9. But there is neither logic nor fairness in the submission. The 1st and 2nd respondents had been imploring for judicious approach, but the insurers were attempting to make hay nonchalantly. The clarification only explained what there was earlier, and nothing new. The companies have necessarily to disgorge what has been gulped in excess right now, or if their clients are agreeable, give credit to the excess payments already remitted by way of loading at the time of fresh renewals, and at the option of the vehicle owner. It is so directed. The loading is to be strictly as referred to in paragraph 7, which only endorses the views aired by respondents 1 and 2.
10. I make it clear that only the issue of loading has been dealt with here. If any of the Original Petitions presently closed, challenges as well the general hike in insurance rates as brought about in Ext. P1, their liberty to agitate the matter are not in any way curtailed. Though the procedure for bringing about the increase and the increase itself appear to be valid and reasonable, as the petitioner were not prepared to address on the issues, such of the Original Petitions will be heard separately.

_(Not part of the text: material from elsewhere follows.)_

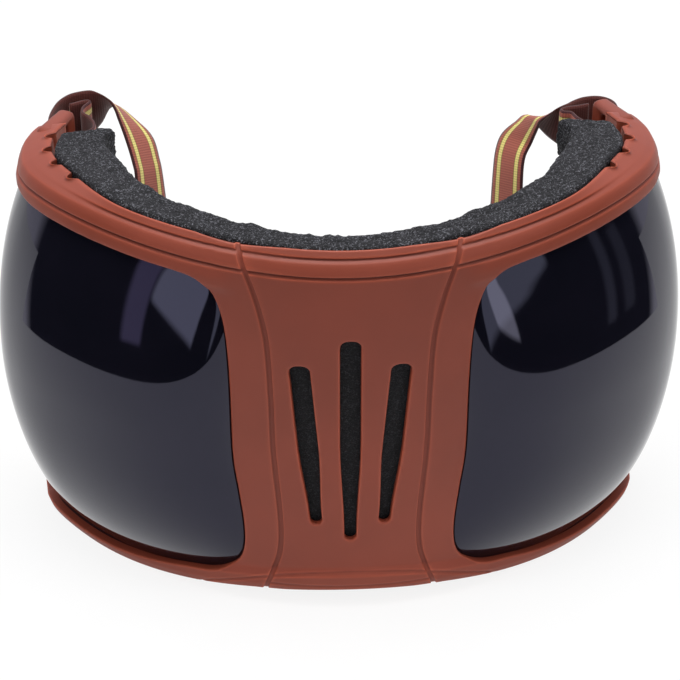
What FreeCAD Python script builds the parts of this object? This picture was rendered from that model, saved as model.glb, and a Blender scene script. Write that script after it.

11. The petitioners will have credit for the 30% increased payments, already made and consequently the benefit, of the policy for the concerned year. Yet in any of the cases now being disposed of, where loading is permissible on the yardsticks presently approved, the Insurance Companies will have all the rights to claim the balance amount on a process of loading, and the insurance coverage will be deemed as valid, only if payments are made within two weeks of demands being made for the current year. In other cases also where there is likelihood of deficiency in payments, on demand of respective petitioners will pay the additional sums required, as the interim orders had anticipated such contingencies.
12. The Original Petitions are disposed of as above. Parties will suffer their respective costs.